* Challenge:
Reproduce precisely the lines of the listing below, starting with the line that contains "finial_washer();" and stopping after the line that contains "obj.matrix_world = Matrix.Identity(4)"; include nothing else.

##### Data extract

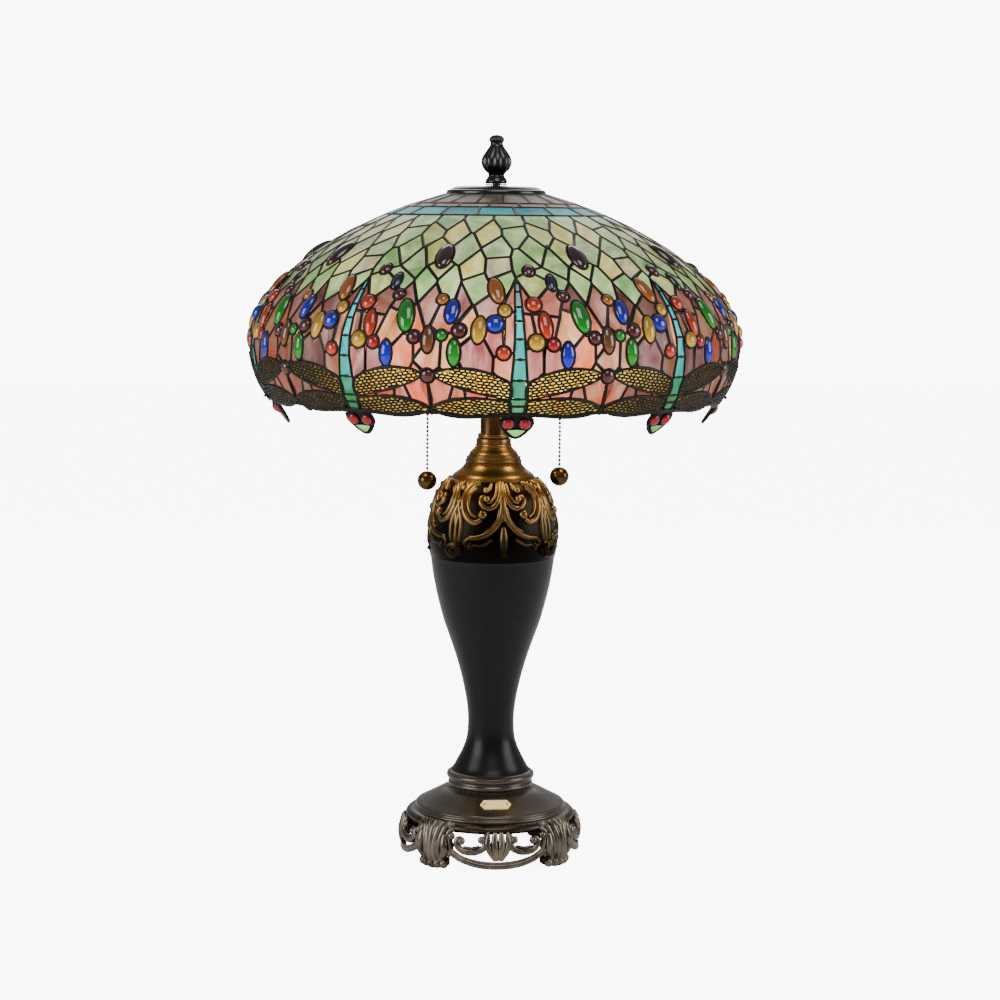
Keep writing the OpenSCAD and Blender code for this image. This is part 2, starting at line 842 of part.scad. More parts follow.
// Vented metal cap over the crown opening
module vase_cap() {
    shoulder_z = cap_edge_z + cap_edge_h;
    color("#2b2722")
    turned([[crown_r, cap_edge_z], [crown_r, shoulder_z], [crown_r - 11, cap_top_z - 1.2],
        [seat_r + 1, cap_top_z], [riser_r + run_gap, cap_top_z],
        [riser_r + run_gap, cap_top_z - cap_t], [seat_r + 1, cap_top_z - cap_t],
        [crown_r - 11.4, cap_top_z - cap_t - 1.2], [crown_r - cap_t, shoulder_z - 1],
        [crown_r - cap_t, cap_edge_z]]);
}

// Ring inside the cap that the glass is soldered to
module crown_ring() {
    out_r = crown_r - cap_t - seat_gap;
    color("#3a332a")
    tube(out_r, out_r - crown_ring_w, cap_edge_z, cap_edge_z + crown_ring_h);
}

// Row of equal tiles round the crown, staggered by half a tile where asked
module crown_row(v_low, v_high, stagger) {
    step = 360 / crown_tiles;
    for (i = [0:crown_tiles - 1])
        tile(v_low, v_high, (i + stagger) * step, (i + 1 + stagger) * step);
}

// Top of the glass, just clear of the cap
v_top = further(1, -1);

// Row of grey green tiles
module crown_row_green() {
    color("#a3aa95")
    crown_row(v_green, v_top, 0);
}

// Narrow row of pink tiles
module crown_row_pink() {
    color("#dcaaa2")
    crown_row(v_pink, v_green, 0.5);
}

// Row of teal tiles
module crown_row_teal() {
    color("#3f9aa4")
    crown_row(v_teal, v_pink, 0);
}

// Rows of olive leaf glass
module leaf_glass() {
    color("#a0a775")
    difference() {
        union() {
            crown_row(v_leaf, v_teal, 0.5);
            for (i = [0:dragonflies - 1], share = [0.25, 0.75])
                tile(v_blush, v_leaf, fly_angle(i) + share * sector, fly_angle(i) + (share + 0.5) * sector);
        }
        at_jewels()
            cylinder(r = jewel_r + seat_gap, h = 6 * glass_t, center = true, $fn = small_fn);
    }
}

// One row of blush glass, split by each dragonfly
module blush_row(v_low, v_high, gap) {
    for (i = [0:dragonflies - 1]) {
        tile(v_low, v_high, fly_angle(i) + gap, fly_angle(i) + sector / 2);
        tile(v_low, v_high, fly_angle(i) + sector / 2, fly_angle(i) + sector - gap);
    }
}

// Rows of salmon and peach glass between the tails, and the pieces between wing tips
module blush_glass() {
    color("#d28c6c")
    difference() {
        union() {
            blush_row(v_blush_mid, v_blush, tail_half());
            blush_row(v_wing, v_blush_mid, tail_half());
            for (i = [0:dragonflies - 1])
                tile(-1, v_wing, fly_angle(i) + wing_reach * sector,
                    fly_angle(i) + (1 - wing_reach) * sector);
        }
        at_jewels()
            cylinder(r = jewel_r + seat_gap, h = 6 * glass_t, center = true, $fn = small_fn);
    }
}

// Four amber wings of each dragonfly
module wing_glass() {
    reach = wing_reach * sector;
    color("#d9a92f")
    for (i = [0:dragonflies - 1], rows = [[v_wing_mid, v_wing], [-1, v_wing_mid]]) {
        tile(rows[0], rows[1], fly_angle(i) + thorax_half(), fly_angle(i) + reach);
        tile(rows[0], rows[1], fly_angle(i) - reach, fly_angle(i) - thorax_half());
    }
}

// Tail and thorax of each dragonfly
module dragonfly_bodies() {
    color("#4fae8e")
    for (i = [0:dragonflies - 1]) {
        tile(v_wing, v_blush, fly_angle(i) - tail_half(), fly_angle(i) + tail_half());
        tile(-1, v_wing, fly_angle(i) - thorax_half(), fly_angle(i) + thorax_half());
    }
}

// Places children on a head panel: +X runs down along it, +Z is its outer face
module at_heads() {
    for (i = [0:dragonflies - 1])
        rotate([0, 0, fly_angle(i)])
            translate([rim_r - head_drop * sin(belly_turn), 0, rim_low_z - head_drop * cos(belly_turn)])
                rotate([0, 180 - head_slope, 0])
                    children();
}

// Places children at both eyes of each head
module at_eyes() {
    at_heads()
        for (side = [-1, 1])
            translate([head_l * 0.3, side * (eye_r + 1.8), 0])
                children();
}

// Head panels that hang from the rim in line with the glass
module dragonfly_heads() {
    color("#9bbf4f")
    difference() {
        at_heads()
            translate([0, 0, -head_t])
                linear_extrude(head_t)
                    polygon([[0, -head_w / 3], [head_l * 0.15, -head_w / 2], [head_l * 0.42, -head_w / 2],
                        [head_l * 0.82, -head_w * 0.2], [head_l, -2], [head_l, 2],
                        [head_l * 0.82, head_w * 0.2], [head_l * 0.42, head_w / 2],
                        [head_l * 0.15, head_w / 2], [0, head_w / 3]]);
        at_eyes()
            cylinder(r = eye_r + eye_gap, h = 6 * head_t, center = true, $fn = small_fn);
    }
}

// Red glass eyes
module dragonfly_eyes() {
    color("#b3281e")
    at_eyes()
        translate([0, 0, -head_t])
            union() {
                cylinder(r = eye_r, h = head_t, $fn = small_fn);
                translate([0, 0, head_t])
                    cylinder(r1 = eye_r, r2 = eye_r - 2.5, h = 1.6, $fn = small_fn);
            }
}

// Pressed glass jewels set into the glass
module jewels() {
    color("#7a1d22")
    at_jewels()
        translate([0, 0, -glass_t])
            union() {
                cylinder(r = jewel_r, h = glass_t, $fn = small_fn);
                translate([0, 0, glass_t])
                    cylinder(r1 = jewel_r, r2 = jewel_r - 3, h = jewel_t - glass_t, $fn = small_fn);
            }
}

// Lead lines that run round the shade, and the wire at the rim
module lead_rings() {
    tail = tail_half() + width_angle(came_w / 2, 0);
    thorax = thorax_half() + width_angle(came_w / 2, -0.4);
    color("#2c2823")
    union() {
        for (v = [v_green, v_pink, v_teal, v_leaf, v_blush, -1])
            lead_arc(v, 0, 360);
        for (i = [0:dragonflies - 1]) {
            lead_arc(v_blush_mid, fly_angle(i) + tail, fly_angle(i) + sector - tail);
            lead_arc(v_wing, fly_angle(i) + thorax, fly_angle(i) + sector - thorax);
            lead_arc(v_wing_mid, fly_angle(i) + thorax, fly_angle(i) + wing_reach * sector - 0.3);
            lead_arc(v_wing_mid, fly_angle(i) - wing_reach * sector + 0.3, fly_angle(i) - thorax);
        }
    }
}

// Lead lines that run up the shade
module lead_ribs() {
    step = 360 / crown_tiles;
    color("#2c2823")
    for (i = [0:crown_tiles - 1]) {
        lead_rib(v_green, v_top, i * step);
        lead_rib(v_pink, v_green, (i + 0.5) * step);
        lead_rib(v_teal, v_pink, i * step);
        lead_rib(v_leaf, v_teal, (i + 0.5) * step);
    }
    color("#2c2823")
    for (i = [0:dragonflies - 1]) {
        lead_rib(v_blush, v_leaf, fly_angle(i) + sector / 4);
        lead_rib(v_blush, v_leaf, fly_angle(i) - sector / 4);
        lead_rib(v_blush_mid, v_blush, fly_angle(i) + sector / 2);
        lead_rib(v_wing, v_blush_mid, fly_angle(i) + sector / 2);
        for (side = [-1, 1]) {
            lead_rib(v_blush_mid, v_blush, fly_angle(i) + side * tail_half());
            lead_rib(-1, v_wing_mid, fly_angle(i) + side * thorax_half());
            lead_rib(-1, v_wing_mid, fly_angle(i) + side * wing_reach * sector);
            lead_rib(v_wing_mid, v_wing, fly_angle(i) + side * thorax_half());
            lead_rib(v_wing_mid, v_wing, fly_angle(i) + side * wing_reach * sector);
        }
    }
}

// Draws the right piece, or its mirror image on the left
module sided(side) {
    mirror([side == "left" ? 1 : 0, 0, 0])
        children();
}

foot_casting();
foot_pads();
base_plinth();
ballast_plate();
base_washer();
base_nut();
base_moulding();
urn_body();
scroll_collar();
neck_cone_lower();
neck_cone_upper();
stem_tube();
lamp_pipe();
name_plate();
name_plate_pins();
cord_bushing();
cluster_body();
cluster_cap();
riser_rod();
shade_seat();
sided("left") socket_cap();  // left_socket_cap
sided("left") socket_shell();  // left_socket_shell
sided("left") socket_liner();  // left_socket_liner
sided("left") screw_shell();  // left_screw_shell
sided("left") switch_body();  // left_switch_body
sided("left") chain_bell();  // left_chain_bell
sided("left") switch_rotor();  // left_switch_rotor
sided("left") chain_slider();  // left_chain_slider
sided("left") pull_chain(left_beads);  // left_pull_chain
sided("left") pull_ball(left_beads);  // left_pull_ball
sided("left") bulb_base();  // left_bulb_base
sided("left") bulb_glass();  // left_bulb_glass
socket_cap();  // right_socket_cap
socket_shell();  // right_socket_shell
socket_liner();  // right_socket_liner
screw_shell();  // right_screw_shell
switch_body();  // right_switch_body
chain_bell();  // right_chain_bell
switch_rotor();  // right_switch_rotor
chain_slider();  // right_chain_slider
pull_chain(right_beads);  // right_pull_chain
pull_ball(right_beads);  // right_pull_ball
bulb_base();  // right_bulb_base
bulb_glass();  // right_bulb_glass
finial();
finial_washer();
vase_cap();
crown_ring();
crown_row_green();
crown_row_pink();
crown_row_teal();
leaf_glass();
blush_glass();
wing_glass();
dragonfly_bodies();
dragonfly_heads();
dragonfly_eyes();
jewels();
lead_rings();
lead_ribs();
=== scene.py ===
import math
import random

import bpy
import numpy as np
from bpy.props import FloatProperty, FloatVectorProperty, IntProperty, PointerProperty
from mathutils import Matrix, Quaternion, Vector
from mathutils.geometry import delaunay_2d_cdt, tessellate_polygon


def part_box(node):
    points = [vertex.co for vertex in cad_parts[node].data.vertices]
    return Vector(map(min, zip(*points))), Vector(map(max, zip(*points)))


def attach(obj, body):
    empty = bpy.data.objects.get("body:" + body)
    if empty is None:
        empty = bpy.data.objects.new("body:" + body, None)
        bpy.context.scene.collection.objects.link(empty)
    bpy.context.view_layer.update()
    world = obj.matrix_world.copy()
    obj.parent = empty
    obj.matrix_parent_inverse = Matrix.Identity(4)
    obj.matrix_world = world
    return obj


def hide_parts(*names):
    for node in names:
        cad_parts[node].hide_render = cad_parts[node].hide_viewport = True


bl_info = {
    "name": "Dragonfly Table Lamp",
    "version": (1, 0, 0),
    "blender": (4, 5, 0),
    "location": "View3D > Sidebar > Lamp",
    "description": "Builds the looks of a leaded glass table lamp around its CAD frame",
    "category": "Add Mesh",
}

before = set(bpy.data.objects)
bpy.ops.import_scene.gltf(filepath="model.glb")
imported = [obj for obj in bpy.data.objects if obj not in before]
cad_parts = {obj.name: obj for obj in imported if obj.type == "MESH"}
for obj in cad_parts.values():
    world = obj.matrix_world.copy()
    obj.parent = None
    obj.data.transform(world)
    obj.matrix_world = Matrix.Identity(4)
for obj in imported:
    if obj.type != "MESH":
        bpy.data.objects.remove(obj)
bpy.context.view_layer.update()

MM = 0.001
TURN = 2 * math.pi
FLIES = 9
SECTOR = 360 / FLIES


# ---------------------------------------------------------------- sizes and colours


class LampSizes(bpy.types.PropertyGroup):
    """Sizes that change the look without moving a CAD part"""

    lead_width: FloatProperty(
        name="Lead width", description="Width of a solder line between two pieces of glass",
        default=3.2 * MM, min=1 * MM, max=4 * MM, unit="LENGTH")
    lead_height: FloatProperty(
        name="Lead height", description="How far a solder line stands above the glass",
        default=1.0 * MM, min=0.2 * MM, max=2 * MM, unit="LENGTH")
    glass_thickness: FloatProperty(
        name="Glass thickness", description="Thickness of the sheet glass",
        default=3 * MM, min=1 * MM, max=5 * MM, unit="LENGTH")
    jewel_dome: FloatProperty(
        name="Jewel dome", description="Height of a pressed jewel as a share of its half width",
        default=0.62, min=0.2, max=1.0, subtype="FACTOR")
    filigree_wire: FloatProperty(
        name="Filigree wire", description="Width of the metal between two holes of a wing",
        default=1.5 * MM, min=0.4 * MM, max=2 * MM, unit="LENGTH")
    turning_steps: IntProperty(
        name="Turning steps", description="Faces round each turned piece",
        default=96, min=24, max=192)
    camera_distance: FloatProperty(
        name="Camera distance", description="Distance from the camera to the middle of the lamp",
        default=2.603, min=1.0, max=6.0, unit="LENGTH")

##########

* Response:
finial_washer();
vase_cap();
crown_ring();
crown_row_green();
crown_row_pink();
crown_row_teal();
leaf_glass();
blush_glass();
wing_glass();
dragonfly_bodies();
dragonfly_heads();
dragonfly_eyes();
jewels();
lead_rings();
lead_ribs();
=== scene.py ===
import math
import random

import bpy
import numpy as np
from bpy.props import FloatProperty, FloatVectorProperty, IntProperty, PointerProperty
from mathutils import Matrix, Quaternion, Vector
from mathutils.geometry import delaunay_2d_cdt, tessellate_polygon


def part_box(node):
    points = [vertex.co for vertex in cad_parts[node].data.vertices]
    return Vector(map(min, zip(*points))), Vector(map(max, zip(*points)))


def attach(obj, body):
    empty = bpy.data.objects.get("body:" + body)
    if empty is None:
        empty = bpy.data.objects.new("body:" + body, None)
        bpy.context.scene.collection.objects.link(empty)
    bpy.context.view_layer.update()
    world = obj.matrix_world.copy()
    obj.parent = empty
    obj.matrix_parent_inverse = Matrix.Identity(4)
    obj.matrix_world = world
    return obj


def hide_parts(*names):
    for node in names:
        cad_parts[node].hide_render = cad_parts[node].hide_viewport = True


bl_info = {
    "name": "Dragonfly Table Lamp",
    "version": (1, 0, 0),
    "blender": (4, 5, 0),
    "location": "View3D > Sidebar > Lamp",
    "description": "Builds the looks of a leaded glass table lamp around its CAD frame",
    "category": "Add Mesh",
}

before = set(bpy.data.objects)
bpy.ops.import_scene.gltf(filepath="model.glb")
imported = [obj for obj in bpy.data.objects if obj not in before]
cad_parts = {obj.name: obj for obj in imported if obj.type == "MESH"}
for obj in cad_parts.values():
    world = obj.matrix_world.copy()
    obj.parent = None
    obj.data.transform(world)
    obj.matrix_world = Matrix.Identity(4)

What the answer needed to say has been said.